Portrait of Matthew Flinders
In 1802, British explorer Matthew Flinders “discovered” the island and named it “Kungaroo” Island after the local species of Western grey kangaroos. He was closely followed by the French explorer Nicolas Baudin, who was the first European to circumnavigate the island. As a result, many French names dot the island’s coast. Britain and France were at war at the time, but the explorers were very civil to each other, sharing fresh water points and the like. Hard to imagine something like that these days.

Back to our trip. We started with a couple of nights at Nelson in Victoria. It’s a pleasant, fishing town on the mouth of the Glenelg River. More important from our point of view is that it’s the home of a rare and interesting bird, the Rufous bristlebird. The particular subspecies in southern Victoria is rated as “near threatened”. The name comes from the bristles at the base of the bill, and can be seen in Ian’s remarkable pictures. This male was having a disagreement with an intruder who was after his female. Lots of noise and display but no injured parties. Also hard to imagine something like that in the human sphere.

Rufous bristlebird telling off an encroaching male

Better not underestimate me...

Next stop was McClaren Vale home to some of South Australia’s best food and wine. We stayed in a cottage overlooking the town.


Sunset from the cottage

Next we took the ferry to Kangaroo Island.

Leaving the dock on the car ferry

Satellite image showing fire damage
Sadly, there were no koalas in evidence, and we learned later that some 80% of the population had been destroyed in the terrible fires that devastated 96% of Flinders Chase National Park on the western side of the island in 2019/2020. Fires are natural phenomena in the hot dry summer months in many parts of Australia. The issue is that some animals – such as the koala bears - are simply not adept at escaping from fires, and their habitat is reducing every day. They can’t easily recover. On the other hand, small remaining protected areas may become overpopulated. Perhaps excess individuals from other areas may be introduced to Kangaroo Island in the future to try to rebuild the local population.

Avian victims of the fires included the endangered local subspecies of the Glossy black cockatoo and the White-bellied whipbird. The latter was our “target bird”, not least because it had graduated from being a subspecies to the status of full species recently. Seeing it was hard; photographing it even more so. The much more common Eastern whipbird has a remarkable call ending in a whiplash that gives the group its name. The White-bellied has a completely different call and that’s how we found it. It was a bit of a detective story.

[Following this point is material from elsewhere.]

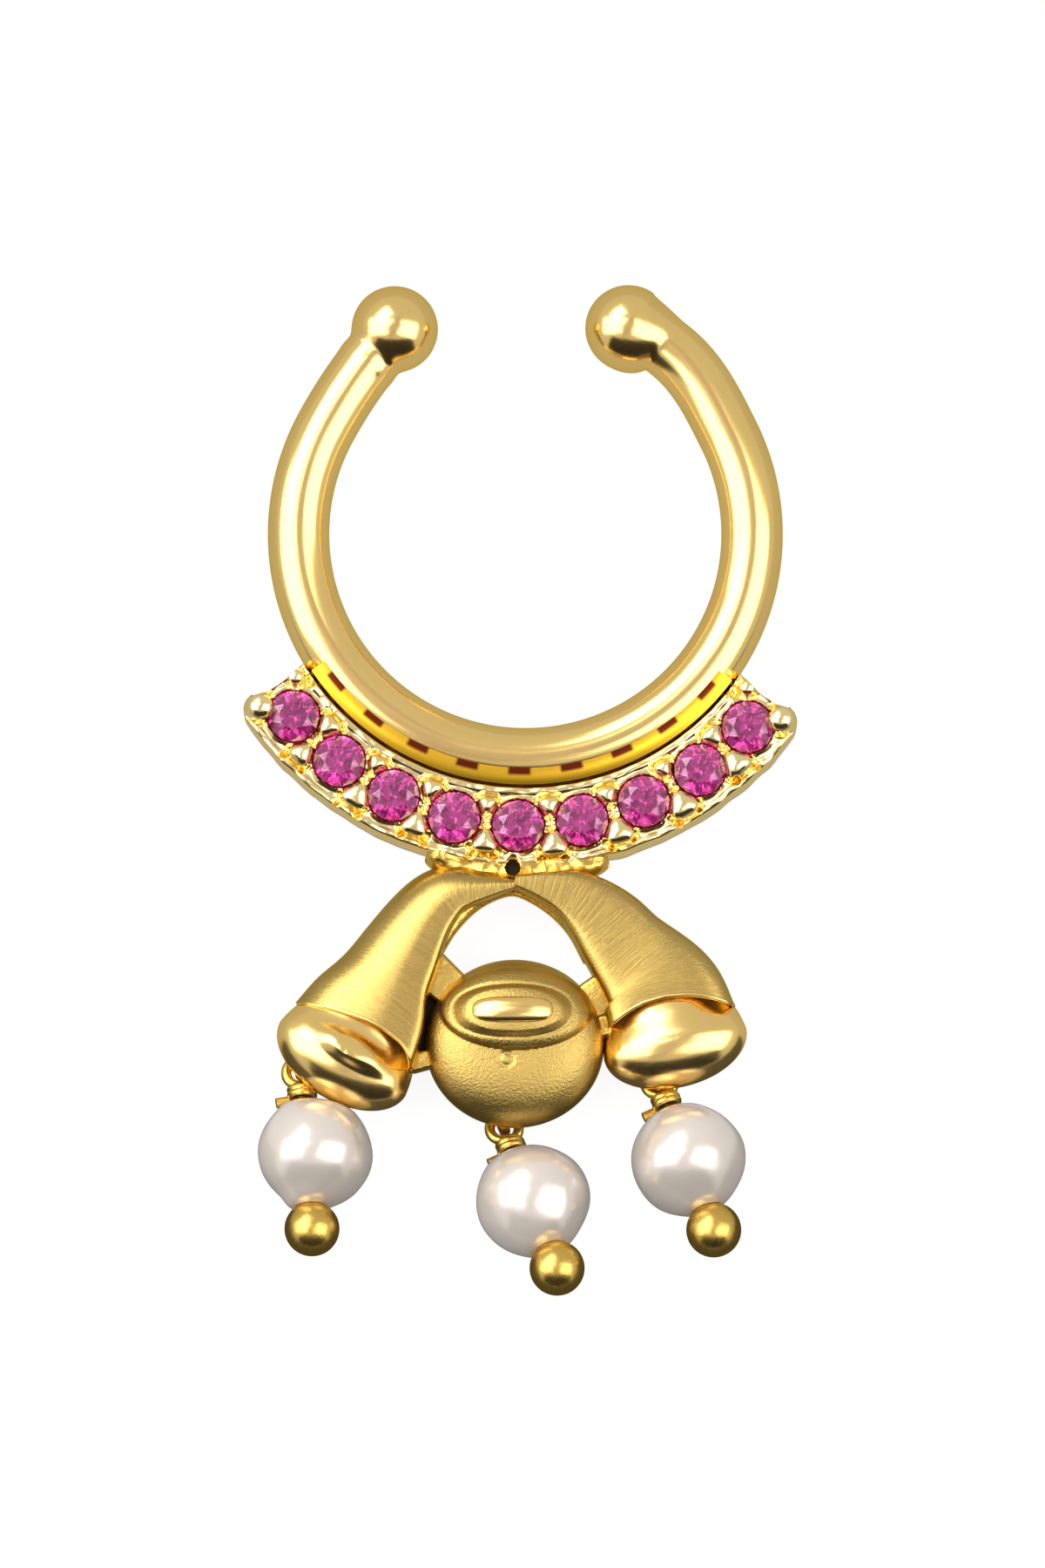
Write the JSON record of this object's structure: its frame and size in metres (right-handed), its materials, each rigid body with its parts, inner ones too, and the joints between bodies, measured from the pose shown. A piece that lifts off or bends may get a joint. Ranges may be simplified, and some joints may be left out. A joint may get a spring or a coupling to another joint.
{
  "type": "septum ring",
  "caption": "Clip-on septum ring: an open gold-plated C ring with ball ends, a crescent of round magenta stones, and three cast buds that carry small pearl drops.",
  "frame": {"origin": "middle of the piece's footprint, on the surface that it lies on", "axes": "+Y from the pearl drops to the open end of the ring, +Z out of the front of the piece, which faces up as it lies on its back"},
  "size_m": [0.0128, 0.0234, 0.0026],
  "materials": {
    "gold_plate": "polished and satin gold plate",
    "magenta_stone": "faceted, polished",
    "cream_pearl": "pearl lustre"
  },
  "bodies": {
    "root": {"gold_frame": "gold_plate", "stone_1": "magenta_stone", "stone_2": "magenta_stone", "stone_3": "magenta_stone", "stone_4": "magenta_stone", "stone_5": "magenta_stone", "stone_6": "magenta_stone", "stone_7": "magenta_stone", "stone_8": "magenta_stone", "stone_9": "magenta_stone", "pearl_left": "cream_pearl", "headpin_left": "gold_plate", "pearl_centre": "cream_pearl", "headpin_centre": "gold_plate", "pearl_right": "cream_pearl", "headpin_right": "gold_plate"}
  },
  "joints": []
}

First, go “door to door” asking people and Facebook groups where might be sensible to look. Eventually, this paid off with a tip from a National Park tour guide who suggested a spot near Vivonne Bay in the south of the island. Next, one visits the scene and tries to trace the culprit. We patrolled the road and heard the bird call in the thick bush not too far away. Wandering down a side path rewarded us with more calling and suddenly the bird flitted past. Then it was gone. The bird had flown.

The next morning we had an early start – not too early for fear of hitting nocturnal wallabies on the road – and staked out the same site. The morning went by with only a few distant calls. We came to the point where it was getting hot and we were tired. Cappuccino at the nearby café sounded like an option. And then one of the birds called closeby.

Finally, the bird was cooperative, even to the extent that Ian got a decent picture. Of course, he’s not satisfied with it and is already planning another campaign involving three weeks on Kangaroo Island to get the sort of pictures he’d really like. But it was an exciting day.

 

White-bellied whipbird

It was a memorable trip in so many ways, and we hope to see Ian again in the not too distant future. In the meanwhile, he shares his magnificent pictures.


Pacific gull

1 comment:

  1. From AA: SPECTACULAR, Michael! Thank you so much for taking us along.